If you run IBM i environments long enough, you start to see patterns that should keep every CIO and IT director awake. The most persistent one is the backup illusion. It shows up in audits, migration projects, and emergency engagements where leaders believed they were protected.
The term “backup illusion” describes when you think a backup will work, but it doesn’t. You’re finding out at that moment that the necessary pieces to rebuild the system were never captured.
The bridge to this problem is that many midmarket teams operate with good intentions. They think documented backup jobs and a strong belief that tape processes are still enough. On paper, everything looks fine. In practice, the foundation is fragile.
How Well-Run Shops Fall Into the Backup Illusion
In audit after audit, incomplete saves appear disguised as fully successful backup jobs. A nightly process finishes, an operator rotates media, and everyone feels reassured. But a backup job reporting success is not the same as capturing a complete system.

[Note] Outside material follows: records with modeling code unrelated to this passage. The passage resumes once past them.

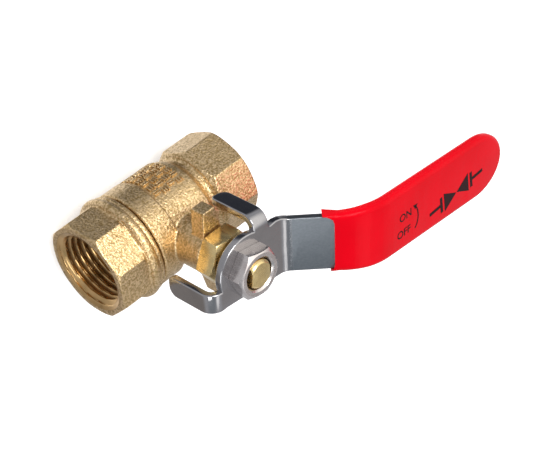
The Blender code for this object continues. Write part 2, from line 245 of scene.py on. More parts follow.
class Nodes:
    """Short forms for building a material's nodes."""

    def __init__(self, name):
        self.material = bpy.data.materials.new(name)
        self.material.use_nodes = True
        self.tree = self.material.node_tree
        self.shader = self.tree.nodes["Principled BSDF"]
        self.place = self.add("ShaderNodeTexCoord").outputs["Object"]

    def add(self, kind, **inputs):
        node = self.tree.nodes.new(kind)
        for key, value in inputs.items():
            self.feed(node.inputs[key.replace("_", " ")], value)
        return node

    def feed(self, socket, value):
        """Links a node's output, or sets a number or a colour."""
        if isinstance(value, bpy.types.NodeSocket):
            self.tree.links.new(value, socket)
        else:
            socket.default_value = (*value, 1.0) if isinstance(value, tuple) else value

    def noise(self, size, detail=3.0, rough=0.5, stretch=None):
        """Noise whose grains are about size millimetres."""
        place = self.place
        if stretch:
            mapping = self.add("ShaderNodeMapping", Vector=place)
            mapping.inputs["Scale"].default_value = stretch
            place = mapping.outputs["Vector"]
        return self.add("ShaderNodeTexNoise", Vector=place, Scale=1 / (size * MM), Detail=detail,
                        Roughness=rough).outputs["Fac"]

    def ramp(self, value, start, end, low_to=0.0, high_to=1.0):
        node = self.add("ShaderNodeMapRange", Value=value)
        node.inputs["From Min"].default_value = start
        node.inputs["From Max"].default_value = end
        node.inputs["To Min"].default_value = low_to
        node.inputs["To Max"].default_value = high_to
        return node.outputs["Result"]

    def mix(self, share, first, second):
        node = self.tree.nodes.new("ShaderNodeMix")
        node.data_type = "RGBA"
        colours = [s for s in node.inputs if s.type == "RGBA"]
        self.feed(node.inputs["Factor"], share)
        for socket, value in zip(colours, (first, second)):
            self.feed(socket, value)
        return [s for s in node.outputs if s.type == "RGBA"][0]

    def math(self, kind, first, second=0.0):
        node = self.tree.nodes.new("ShaderNodeMath")
        node.operation = kind
        self.feed(node.inputs[0], first)
        self.feed(node.inputs[1], second)
        return node.outputs[0]

    def bump(self, height, depth, strength=1.0, before=None):
        """Bump whose height of 1 is depth millimetres."""
        node = self.add("ShaderNodeBump", Height=height, Strength=strength, Distance=depth * MM)
        if before:
            self.feed(node.inputs["Normal"], before)
        return node.outputs["Normal"]

    def set(self, colour, roughness, metallic, normal=None, **fixed):
        self.feed(self.shader.inputs["Base Color"], colour)
        self.feed(self.shader.inputs["Roughness"], roughness)
        self.shader.inputs["Metallic"].default_value = metallic
        if normal:
            self.feed(self.shader.inputs["Normal"], normal)
        for key, value in fixed.items():
            self.shader.inputs[key.replace("_", " ")].default_value = value
        return self.material


def blasted_brass():
    n = Nodes("blasted brass")
    grain, coarse, patch = n.noise(0.55, 2.0, 0.6), n.noise(1.3, 3.0), n.noise(9.0, 3.0)
    pits = n.ramp(grain, 0.38, 0.62)
    colour = n.mix(pits, (0.36, 0.235, 0.09), (0.87, 0.645, 0.375))
    colour = n.mix(n.ramp(patch, 0.35, 0.7, 0.0, 0.5), colour, (0.72, 0.52, 0.27))
    height = n.math("ADD", n.math("MULTIPLY", grain, 0.65), n.math("MULTIPLY", coarse, 0.35))
    return n.set(colour, n.ramp(grain, 0.3, 0.7, 0.46, 0.30), 1.0, n.bump(height, 0.28, 1.0))


def turned_brass(name, colour, roughness, axis_scale):
    """Machined brass with fine tool lines across one axis."""
    n = Nodes(name)
    lines, stain = n.noise(0.9, 3.0, 0.6, axis_scale), n.noise(4.0, 4.0)
    darker = tuple(c * 0.72 for c in colour)
    shade = n.mix(n.ramp(stain, 0.35, 0.7), colour, darker)
    return n.set(shade, n.ramp(lines, 0.3, 0.7, roughness, roughness + 0.12), 1.0, n.bump(lines, 0.012))


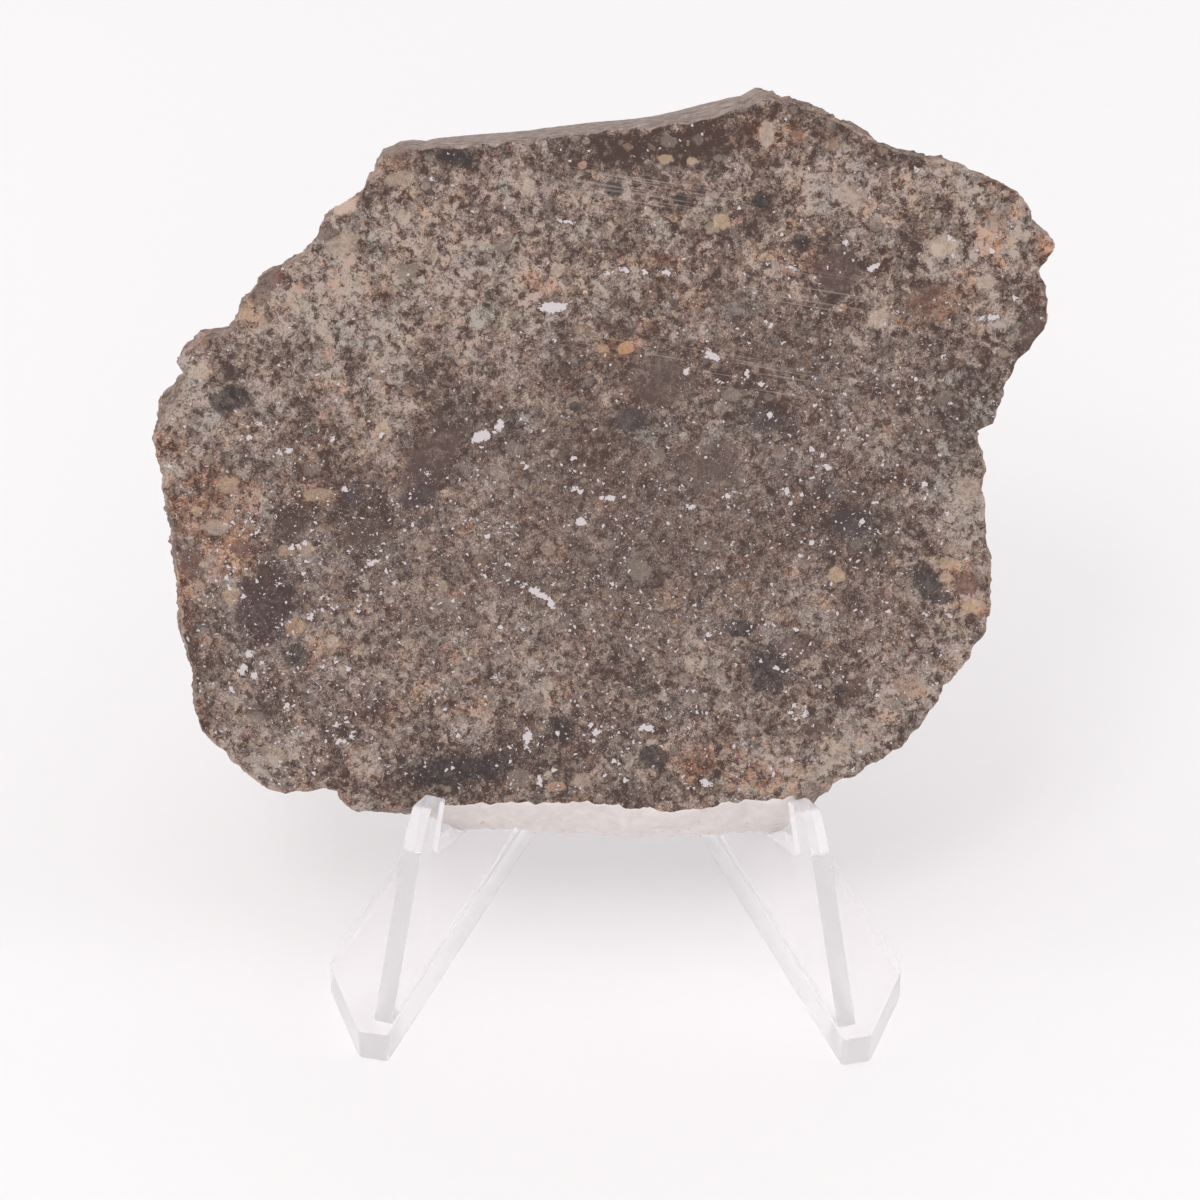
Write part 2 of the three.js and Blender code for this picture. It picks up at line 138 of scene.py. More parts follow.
# Fragments and single chondrules of each kind: its colour, how even it is inside, and for each one across,
# up, half width, half height and turn.
CLASTS = {
    "umber": ((84, 62, 55), 0.6, [
        (-25.2, 21.0, 1.1, 0.7, -20), (-27.4, 40.7, 1.3, 1.0, 30), (-27.6, 39.3, 0.9, 1.3, -15),
        (-22.6, 43.9, 0.9, 0.7, 0), (31.5, 36.8, 1.1, 1.5, -25), (13.4, 11.6, 1.4, 1.3, 0),
        (15.6, 5.3, 1.1, 0.9, 0), (18.6, 8.7, 1.2, 0.8, 0), (3.0, 32.6, 2.6, 2.0, 0),
        (16.6, 41.2, 1.6, 1.9, 0), (-14.6, 26.2, 3.4, 1.5, 52), (-19.8, 20.6, 2.0, 1.3, 20),
    ]),
    "brown": ((98, 80, 73), 0.45, [
        (7.0, 26.0, 3.0, 2.0, 0),
    ]),
    "plum": ((48, 26, 25), 0.8, [
        (-27.4, 15.0, 2.4, 3.4, -14), (-21.4, 4.8, 0.5, 0.5, 0),
    ]),
    "russet": ((104, 68, 58), 0.7, [
        (-29.3, 19.4, 0.9, 0.6, 0), (-33.2, 18.0, 0.9, 1.2, 0), (-26.4, 40.4, 0.5, 1.1, -15),
        (27.0, 16.9, 1.1, 0.9, 0),
    ]),
    "slate": ((26, 14, 19), 0.76, [
        (-30.2, 30.9, 1.6, 1.1, 20), (-25.0, 10.8, 1.1, 1.0, 0), (-0.6, 47.4, 0.75, 0.65, 0),
        (10.7, 46.7, 0.8, 0.7, 0), (13.7, 43.5, 0.8, 0.6, 0), (4.6, 46.7, 0.5, 0.5, 0),
        (24.0, 17.0, 1.2, 1.6, 25), (25.2, 15.8, 0.9, 0.5, 0), (9.4, 13.3, 1.4, 0.75, 0),
        (12.0, 9.8, 1.7, 1.9, 15), (17.2, 8.4, 0.55, 0.5, 0), (-12.6, 49.7, 1.7, 0.55, -8),
        (-13.4, 1.7, 2.7, 1.2, 12), (-9.6, 2.2, 1.6, 0.9, 20), (-4.2, 5.0, 0.9, 1.2, 0),
        (2.9, 2.9, 1.2, 1.0, -20), (-3.4, 30.6, 0.5, 0.45, 0),
    ]),
    "dusk": ((58, 46, 50), 0.6, [
        (11.2, 29.6, 1.3, 1.0, 0), (-15.6, 23.6, 1.5, 1.1, 30), (-20.6, 23.6, 1.0, 1.1, 0),
        (18.2, 21.8, 1.7, 1.2, 0), (0.9, 29.7, 1.3, 0.9, 0),
    ]),
    "ash": ((130, 118, 106), 0.6, [
        (1.6, 17.9, 1.0, 0.9, 0), (7.4, 49.8, 0.4, 0.3, 0), (14.4, 18.4, 0.55, 0.45, 0),
        (-7.6, 1.2, 0.95, 0.75, 0), (-16.3, 41.0, 0.9, 0.6, 20), (-9.0, 43.0, 0.7, 0.5, 0),
        (-9.2, 25.3, 0.7, 0.6, 0), (-8.0, 27.3, 0.8, 0.6, 0), (2.9, 26.8, 0.9, 0.5, 55),
        (8.6, 31.6, 0.8, 0.5, 0), (-28.2, 5.8, 0.8, 0.6, 0), (5.8, 8.0, 0.7, 0.7, 0),
        (-13.0, 15.0, 0.8, 0.6, 0),
    ]),
    "cream": ((184, 165, 149), 0.65, [
        (-31.2, 20.9, 1.0, 0.6, 0), (-32.4, 33.1, 0.8, 0.65, 0), (18.2, 9.5, 0.35, 0.45, 0),
        (24.5, 43.2, 1.1, 0.85, 0), (11.0, 51.7, 0.6, 1.1, 0), (-7.0, 47.5, 0.5, 0.8, 0),
        (19.8, 37.6, 0.9, 0.8, 0), (28.0, 40.5, 0.8, 0.6, 0), (-22.2, 12.0, 0.6, 0.6, 0),
    ]),
    "rosy_cream": ((166, 146, 130), 0.55, [
        (-16.8, 48.1, 1.3, 0.6, 15), (17.6, 47.0, 1.3, 0.85, -15), (-2.6, 1.0, 0.8, 0.6, 0),
        (26.9, 24.4, 1.2, 1.0, 0), (-21.3, 43.0, 1.5, 0.9, 10), (-15.2, 19.6, 0.5, 0.5, 0),
        (-26.8, 2.8, 1.2, 0.8, -30),
    ]),
    "rosy": ((112, 78, 62), 0.38, [
        (-17.1, 50.0, 1.3, 0.7, 0), (20.5, 15.4, 0.7, 0.7, 0), (24.0, 38.8, 2.3, 1.6, 0),
        (13.4, 51.4, 0.75, 0.5, 30),
    ]),
    "sand": ((188, 160, 132), 0.6, [
        (-32.6, 22.2, 0.5, 0.4, 0), (-30.2, 24.3, 0.9, 0.7, 0), (-23.3, 23.6, 1.2, 0.55, 10),
        (-25.6, 19.1, 0.8, 0.45, 0), (-28.6, 37.6, 0.7, 0.6, 0), (25.6, 18.6, 0.9, 0.5, 0),
        (25.3, 17.4, 0.6, 0.4, 0), (27.6, 15.2, 1.0, 0.55, 0), (3.4, 49.7, 0.65, 0.42, 0),
        (5.4, 49.6, 0.45, 0.35, 0), (-18.2, 28.8, 0.65, 0.5, 0), (-30.0, 15.5, 0.75, 0.8, 0),
        (-24.2, 19.4, 0.65, 0.5, 0), (16.9, 17.6, 0.7, 0.6, -20), (7.7, 45.0, 0.85, 0.55, -30),
    ]),
    "rosy_sand": ((160, 126, 104), 0.45, [
        (22.8, 8.8, 1.2, 1.1, 0),
    ]),
    "amber": ((184, 148, 118), 0.6, [
        (-25.1, 13.1, 0.8, 0.8, 0), (-4.7, 0.5, 0.75, 0.42, 0), (-1.3, 35.1, 0.55, 0.4, 0),
        (-3.0, 49.2, 0.38, 0.32, 0),
    ]),
    "orange": ((198, 150, 110), 0.7, [
        (0.4, 35.2, 0.75, 0.5, 0),
    ]),
    "flesh": ((198, 172, 154), 0.8, [
        (-21.4, 46.2, 1.5, 1.0, 15),
    ]),
}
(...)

What Breaks Most IBM i Backups in the Real World?
Across hundreds of IBM i reviews, four patterns show up without exception.
- Tape rotation is inconsistent. Media stays in circulation too long, and retention rules fall apart during staff changes.
- Full system saves are rarely complete. SAVSYS is skipped, IFS takes too long, and configuration objects are missing.
- No one tests the restores. A backup is only a backup when a restore succeeds, yet many teams have never performed one.
- Long run times make true full saves operationally unrealistic. When backups take seventeen hours, restores take days.
A Real Example of the Backup Illusion
Several years ago, I worked with a healthcare organization that believed its tape processes were sound. Their operators rotated media daily, and the infrastructure team documented every step.
During an expansion project, leadership asked for a modernization path. As part of the planning process, we triggered a verification restore.
That restore revealed that their IFS had not been captured in more than twenty months. The SAVSYS job had been commented out during a previous maintenance cycle. Two tapes in the rotation were physically degraded.
In short, they had daily routines but no recoverable system. When we shared findings with the CIO, the room went quiet in a way I have not forgotten.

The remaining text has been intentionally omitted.